Home pages for the High Courts

The Constitutional Court:
https://www.tribunalconstitucional.ao

The Constitution of the Republic of Angola:
https://www.tribunalconstitucional.ao/pt/artigos-da-constituicao/

Selected references

Bauer, Gretchen, and Josephine Dawuni, eds. 2016. Gender and the judiciary in Africa: from obscurity to parity?, Routledge Research in Gender and Politics. New York and London: Routledge.

Dawuni, Josephine Jarpa, ed. 2022. Gender, Judging and the Courts in Africa: Selected Studies: Taylor & Francis.

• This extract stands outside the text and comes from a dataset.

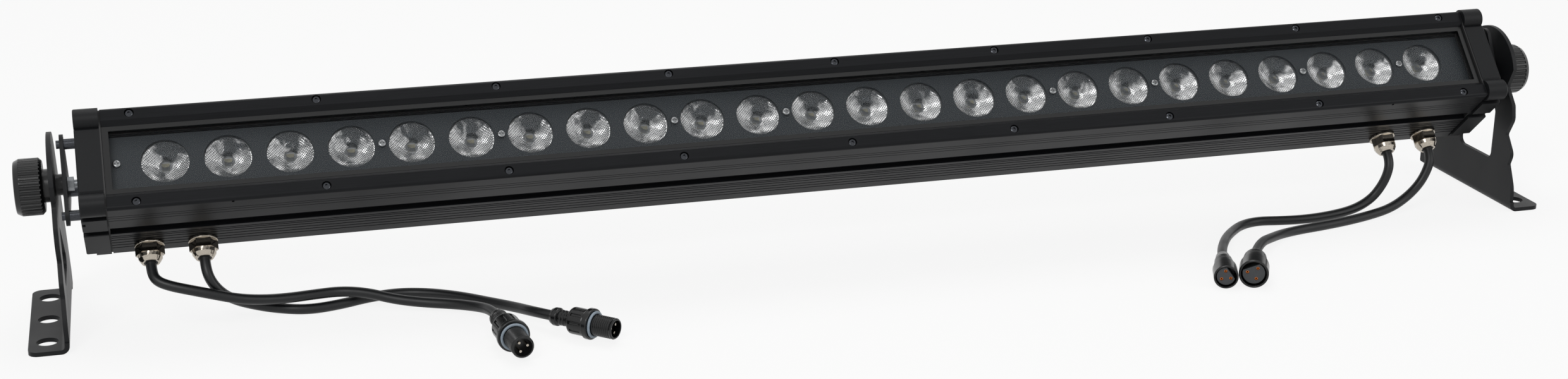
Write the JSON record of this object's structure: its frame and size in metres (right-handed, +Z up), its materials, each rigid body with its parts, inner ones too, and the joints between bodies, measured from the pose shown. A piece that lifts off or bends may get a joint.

Dawuni, Josephine, and Alice Kang. 2015. “Her ladyship chief justice: the rise of female leaders in the judiciary in Africa.” Africa Today 62 (2):45-69.

Escobar-Lemmon, Maria C, Valerie J Hoekstra, Alice J Kang, and Miki Caul Kittilson. 2021. “Breaking the judicial glass ceiling: The appointment of women to high courts worldwide.”  The Journal of Politics 83 (2):662-674.

Kenney, Sally Jane. 2013. Gender and justice: Why women in the judiciary really matter. New York and London: Routledge.

Tripp, Aili Mari. 2015. Women and Power in Postconflict Africa, Cambridge Studies in Gender and Politics: Cambridge University Press

This text builds on a case study on women judges in Angola which is part of the comparative research project “Women on the Bench: The Role of Female Judges in Fragile States” (Afghanistan, Angola, Guatemala, Haiti, and Uganda) (funded by the Norwegian Research Council, 2017–22). The project is a collaboration between CMI (Norway), CIESAS (Mexico), and ODI (UK), and headed by Elin Skaar (CMI). Fieldwork for this study was undertaken by all three authors in Luanda in February 2020 and March 2023. We attended court cases and interviewed more than 20 persons working inside and related to the judiciary, mostly women (but also some male) judges at the top and intermediary court levels (Supreme Court, Constitutional Court, provincial courts), as well as lawyers, academics and representatives from NGOs working with and for the legal system. We have drawn on scholarly literatures on courts, judicial appointments, institutionalism, gender and power.